Critical Success Factors for Digital Strategy in Engineering Domains

Engineering-Led Approach The most successful transformations in a particular domain are led by teams with deep operational understanding of that domain combined with digital expertise. This credibility is essential for stakeholder buy-in and solution effectiveness, especially in industries where operational integrity is paramount.

Business Outcome Focus Every digital initiative must demonstrate clear connections to measurable business outcomes. Operational teams need to understand both the technology and its operational value in the context of what they’re trying to achieve.

Operational Resilience Digital solutions must enhance, not compromise, operational resilience. This means robust cybersecurity, system redundancy, and fail-safe designs that meet the reliability requirements of your business’ infrastructure.

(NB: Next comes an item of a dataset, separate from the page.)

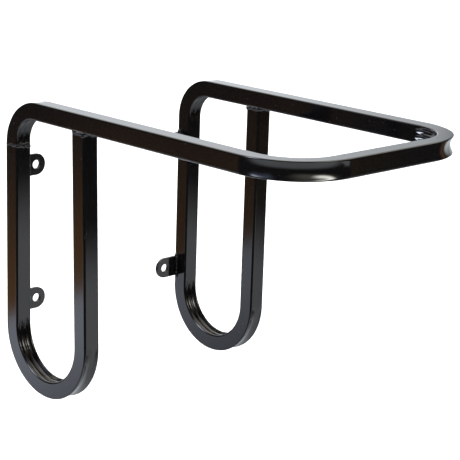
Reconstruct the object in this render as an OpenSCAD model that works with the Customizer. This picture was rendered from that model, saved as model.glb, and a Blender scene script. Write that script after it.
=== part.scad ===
// Wall-mounted saddle rack, bent and welded from square steel tube.
// The rack hangs on a wall at Y = 0 and reaches out along -Y. X runs left to right and Z up.
// The origin is the centre of the four screw holes, on the wall.

/* [Frame] */
// Overall width across the two arms
rack_w = 355.6; // [300:0.2:420]
// Reach from the wall to the front of the front bar
reach = 571.5; // [450:0.5:650]
// Overall height from the bottom of the loops to the top of the arms
rack_h = 428; // [400:1:480]

/* [Tube] */
// Outside size of the square tube
tube = 25.4; // [25:0.1:30]
// Wall thickness of the tube
wall = 1.65; // [1.2:0.05:2.1]
// Outside corner radius of the tube
corner_r = 2.2; // [2.2:0.1:3]

/* [Bends] */
// Centreline radius of the loops at the foot of the legs
loop_r = 76.2; // [65:0.1:90]
// Centreline radius of the two front corners
front_r = 76.2; // [65:0.1:90]
// Centreline radius of the two bends above the posts
rear_r = 50.8; // [45:0.1:60]
// Depth to which the outer wall sags in the middle of a bend
sag = 4.4; // [2:0.1:4.4]
// Depth of the groove in the inner wall in the middle of a bend
groove = 3; // [2:0.1:3.5]

/* [Wall tabs] */
// Distance between the screw holes across the wall
hole_dx = 254; // [230:0.5:260]
// Distance between the screw holes up the wall
hole_dz = 203.2; // [180:0.1:210]
// Height of the lower screw holes above the bottom of the loops
hole_low = 119.5; // [110:0.5:130]
// Diameter of a screw hole
hole_d = 12.7; // [6:0.1:14]
// Height of a tab
tab_h = 32; // [26:0.5:38]
// Thickness of a tab
tab_t = 4.8; // [4.7:0.1:6]

/* [Welds] */
// Drop of the splice below the end of the rear bend
splice_drop = 5; // [3:0.5:20]
// Gap between the tube ends that a weld bridges
root_gap = 0.4; // [0.2:0.1:0.8]
// Leg length of the fillet along a tab
fillet = 4.5; // [3:0.1:4.5]

/* [Hidden] */
$fn = 64;

coat = "#17181b";
bare_weld = "#2a2c30";

// The side of the rack is drawn as [forward, up] and the bow as [across, forward].
half = tube / 2;
left = -1;
right = 1;
bottom_z = -hole_low - hole_dz / 2;
top_z = bottom_z + rack_h;
arm_z = top_z - half;
arm_under_z = top_z - tube;
arm_x = rack_w / 2 - half;
post_f = half;
loop_f = post_f + loop_r;
front_post_f = loop_f + loop_r;
loop_z = bottom_z + half + loop_r;
rear_bend_f = post_f + rear_r;
rear_bend_z = arm_z - rear_r;
front_bend_f = reach - half - front_r;
front_bend_x = arm_x - front_r;
splice_z = rear_bend_z - splice_drop;
front_post_top_z = arm_under_z - root_gap;

// Radii of the round tools that press the hollows into the walls of a bend
sag_tool_r = 12.4;
groove_tool_r = 8;

// Width and height of the beads
splice_bead = [10, 2];
arm_bead = [12, 3];

// Radius of the circle through a point m out on the bisector and the two ends of an arc of radius r
function arc_through(r, m, half_angle) =
    (r * r + m * m - 2 * r * m * cos(half_angle)) / (2 * (m - r * cos(half_angle)));

// Turns [forward, up] drawings into the plane of a leg
module side_view() rotate([90, 0, -90]) children();

// Turns [across, forward] drawings into the level plane of the bow
module plan_view() translate([0, 0, arm_z]) rotate([180, 0, 0]) children();

module section(inset) {
    side = tube - 2 * inset;
    r = corner_r - inset;
    square([side, side - 2 * r], center = true);
    square([side - 2 * r, side], center = true);
    for (x = [-1, 1], y = [-1, 1])
        translate([x * (side / 2 - r), y * (side / 2 - r)]) circle(r);
}

module tube_section() {
    difference() {
        section(0);
        section(wall);
    }
}

module straight(start, length, heading) {
    translate([start[0], start[1], 0])
        rotate([0, 90, heading])
            linear_extrude(length) tube_section();
}

// Ring sector whose round section touches radius a, from outside (side = 1) or from inside (side = -1)
module press_tool(a, shift, tool_r, side, half_angle) {
    translate([shift, 0, 0])
        rotate([0, 0, -half_angle])
            rotate_extrude(angle = 2 * half_angle)
                translate([a + side * tool_r, 0]) circle(tool_r);
}

// Sag of the outer wall. It is deepest on the bisector and fades out at the ends of the bend.
module sag_tool(radius, half_angle, inset) {
    face_r = radius + half;
    deep_r = face_r - sag;
    a = arc_through(face_r, deep_r, half_angle);
    press_tool(a - inset, deep_r - a, sag_tool_r + inset, 1, half_angle);
}

// Groove of the inner wall, which fades out in the same way
module groove_tool(radius, half_angle, inset) {
    face_r = radius - half;
    deep_r = face_r + groove;
    a = arc_through(face_r, deep_r, half_angle);
    end_angle = atan2(face_r * sin(half_angle), face_r * cos(half_angle) - deep_r + a);
    press_tool(a + inset, deep_r - a, groove_tool_r + inset, -1, 2 * end_angle - half_angle);
}

module pressed_bend(radius, angle, inset) {
    difference() {
        rotate([0, 0, -angle / 2])
            rotate_extrude(angle = angle)
                translate([radius, 0]) section(inset);
        sag_tool(radius, angle / 2, inset);
        groove_tool(radius, angle / 2, inset);
    }
}

// Hollow bend about a centre, with its middle facing the heading
module bend(center, radius, heading, angle) {
    translate([center[0], center[1], 0])
        rotate([0, 0, heading])
            difference() {
                pressed_bend(radius, angle, 0);
                pressed_bend(radius, angle, wall);
            }
}

// Post on the wall, loop and front post, up to the given height of the post
module leg(side, post_top_z) {
    translate([side * arm_x, 0, 0])
        side_view() {
            straight([post_f, loop_z], post_top_z - loop_z, 90);
            bend([loop_f, loop_z], loop_r, -90, 180);
            straight([front_post_f, loop_z], front_post_top_z - loop_z, 90);
        }
}

module rear_bend(side) {
    translate([side * arm_x, 0, 0])
        side_view() bend([rear_bend_f, rear_bend_z], rear_r, 135, 90);
}

module bow_tube() {
    color(coat) {
        translate([left * arm_x, 0, 0])
            side_view() straight([post_f, splice_z], rear_bend_z - splice_z, 90);
        for (side = [left, right]) {
            rear_bend(side);
            plan_view() {
                straight([side * arm_x, rear_bend_f], front_bend_f - rear_bend_f, 90);
                bend([side * front_bend_x, front_bend_f], front_r, 90 - side * 45, 90);
            }
        }
        plan_view() straight([-front_bend_x, reach - half], 2 * front_bend_x, 0);
        leg(right, rear_bend_z);
    }
}

module left_leg_tube() {
    color(coat) leg(left, splice_z - root_gap);
}

module tab_outline() {
    reach_in = (rack_w - hole_dx) / 2 - tube;
    difference() {
        union() {
            circle(tab_h / 2);
            translate([0, -tab_h / 2]) square([reach_in, tab_h]);
        }
        circle(hole_d / 2);
    }
}

// Tab with its screw hole at the origin and its square end toward +X
module tab_plate() {
    rotate([90, 0, 0]) linear_extrude(tab_t) tab_outline();
}

module at_hole(side, level) {
    translate([side * hole_dx / 2, 0, level * hole_dz / 2])
        mirror([side < 0 ? 1 : 0, 0, 0]) children();
}

module tab(side, level) {
    color(coat) at_hole(side, level) tab_plate();
}

// Fillet in the corner between a tab's front and its post, with a blob of weld past each end
module tab_weld(side, level) {
    post_face = (rack_w - hole_dx) / 2 - tube;
    color(bare_weld) at_hole(side, level)
        difference() {
            intersection() {
                translate([post_face, -tab_t, 0]) {
                    cylinder(r = fillet, h = tab_h, center = true);
                    translate([0, 0, tab_h / 2]) sphere(fillet);
                    translate([0, 0, -tab_h / 2]) sphere(fillet * 0.8);
                }
                translate([post_face - 2 * fillet, -tab_t - 2 * fillet, -tab_h])
                    cube([2 * fillet, 4 * fillet, 2 * tab_h]);
            }
            tab_plate();
        }
}

// Cross-section of a bead that lies on a flat face, as [out of the face, along the tube]
module bead_section(bead) {
    width = bead[0];
    height = bead[1];
    r = (width * width / 4 + height * height) / (2 * height);
    intersection() {
        translate([height - r, 0]) circle(r);
        translate([0, -width]) square([2 * height, 2 * width]);
    }
}

// Bead all round an upright tube
module bead_ring(bead) {
    flat = half - corner_r;
    for (quarter = [0:3]) rotate([0, 0, 90 * quarter]) {
        translate([half, flat, 0]) rotate([90, 0, 0]) linear_extrude(2 * flat) bead_section(bead);
        translate([flat, flat, 0]) rotate_extrude(angle = 90) translate([corner_r, 0]) bead_section(bead);
    }
}

// Weld metal that fills the gap between two tube ends, from z = 0 down
module root_filler() {
    translate([0, 0, -root_gap]) linear_extrude(root_gap) tube_section();
}

// Bead round the butt joint on the left post, ground flush where the post meets the wall
module splice_weld() {
    color(bare_weld)
        translate([left * arm_x, -post_f, splice_z]) {
            root_filler();
            difference() {
                translate([0, 0, -root_gap / 2]) bead_ring(splice_bead);
                translate([-tube, half, -tube]) cube(2 * tube);
            }
        }
}

// Bead round the top of a front post, cut away where the arm is
module arm_weld(side) {
    color(bare_weld)
        translate([side * arm_x, -front_post_f, arm_under_z]) {
            root_filler();
            difference() {
                bead_ring(arm_bead);
                translate([0, tube, half]) rotate([90, 0, 0]) linear_extrude(2 * tube) section(0);
            }
        }
}

bow_tube();
left_leg_tube();
tab(left, 1);  // tab_upper_left
tab(left, -1);  // tab_lower_left
tab(right, 1);  // tab_upper_right
tab(right, -1);  // tab_lower_right
splice_weld();
arm_weld(left);  // arm_weld_left
arm_weld(right);  // arm_weld_right
tab_weld(left, 1);  // tab_weld_upper_left
tab_weld(left, -1);  // tab_weld_lower_left
tab_weld(right, 1);  // tab_weld_upper_right
tab_weld(right, -1);  // tab_weld_lower_right
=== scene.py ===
"""Looks for the wall-mounted saddle rack: two bent square tubes, four wall tabs and seven weld beads.

Everything is in metres in the frame's axes: the wall is the plane y = 0, the arms reach out along -Y,
X runs left to right and Z up.
"""
import math
import random

import bmesh
import bpy
from mathutils import Matrix, Vector


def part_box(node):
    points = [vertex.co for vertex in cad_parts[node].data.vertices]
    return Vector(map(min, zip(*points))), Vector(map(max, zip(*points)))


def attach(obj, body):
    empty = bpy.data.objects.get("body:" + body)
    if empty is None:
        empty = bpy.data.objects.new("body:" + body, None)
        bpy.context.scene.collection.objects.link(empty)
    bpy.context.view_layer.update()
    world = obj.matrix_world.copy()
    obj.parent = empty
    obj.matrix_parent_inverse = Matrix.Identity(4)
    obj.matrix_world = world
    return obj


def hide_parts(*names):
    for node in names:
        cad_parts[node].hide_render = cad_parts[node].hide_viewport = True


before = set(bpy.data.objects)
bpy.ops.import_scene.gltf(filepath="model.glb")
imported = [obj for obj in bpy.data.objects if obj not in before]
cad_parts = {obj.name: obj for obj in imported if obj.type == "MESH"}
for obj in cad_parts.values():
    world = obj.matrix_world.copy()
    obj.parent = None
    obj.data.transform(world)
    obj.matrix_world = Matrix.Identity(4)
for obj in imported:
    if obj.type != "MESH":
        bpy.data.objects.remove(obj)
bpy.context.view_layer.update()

MM = 0.001

# Sizes that the frame doesn't give by itself
TUBE = 25.4 * MM
WALL = 1.65 * MM
CORNER_R = 2.2 * MM
LOOP_R = 76.2 * MM
FRONT_R = 76.2 * MM
REAR_R = 50.8 * MM
HALF = TUBE / 2
FLAT = HALF - CORNER_R
ROOT_GAP = 0.4 * MM         # left for the weld where a tube's end meets the arm or the other tube

# Sizes worked out from the frame
bow_low, bow_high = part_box("bow_tube")
ARM_X = bow_high.x - HALF
REACH = -bow_low.y
TOP_Z = bow_high.z
BOTTOM_Z = bow_low.z
ARM_Z = TOP_Z - HALF
ARM_UNDER_Z = TOP_Z - TUBE
REAR_BEND_Z = ARM_Z - REAR_R
SPLICE_Z = sum(corner.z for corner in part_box("splice_weld")) / 2
LOOP_Z = BOTTOM_Z + HALF + LOOP_R
FRONT_POST_TOP_Z = ARM_UNDER_Z - ROOT_GAP

LEFT, RIGHT = -1, 1


# ---------------------------------------------------------------------------------------------- meshes

def new_object(name, mesh):
    piece = bpy.data.objects.new(name, mesh)
    bpy.context.scene.collection.objects.link(piece)
    return piece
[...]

Cultural Integration Technology implementation in any operation requires parallel attention to workforce development, change management, and cultural factors that determine long-term adoption success across diverse disciplines.

Phased Implementation Progressive capability building through sequenced implementations allows energy organisations to develop expertise while minimising operational disruption.

Final Thoughts

Digital transformation requires specialised expertise that combines operational understanding with technological capability. Success depends on structured approaches that prioritise business outcomes, address organisational readiness, and deliver measurable results whilst maintaining the operational standards and compliance requirements that define your industry.

The five-step framework of Assessment, Maturity Evaluation, Opportunity Identification, Strategic Planning, and Governance provides a roadmap for developing transformation strategies that are both ambitious and achievable across diverse operational environments.

The future of business operations is undoubtedly digital, but the path forward must be built on operational excellence and domain expertise. The transformation strategies that succeed are those that operational teams embrace, professionals trust, and business leaders can measure and value.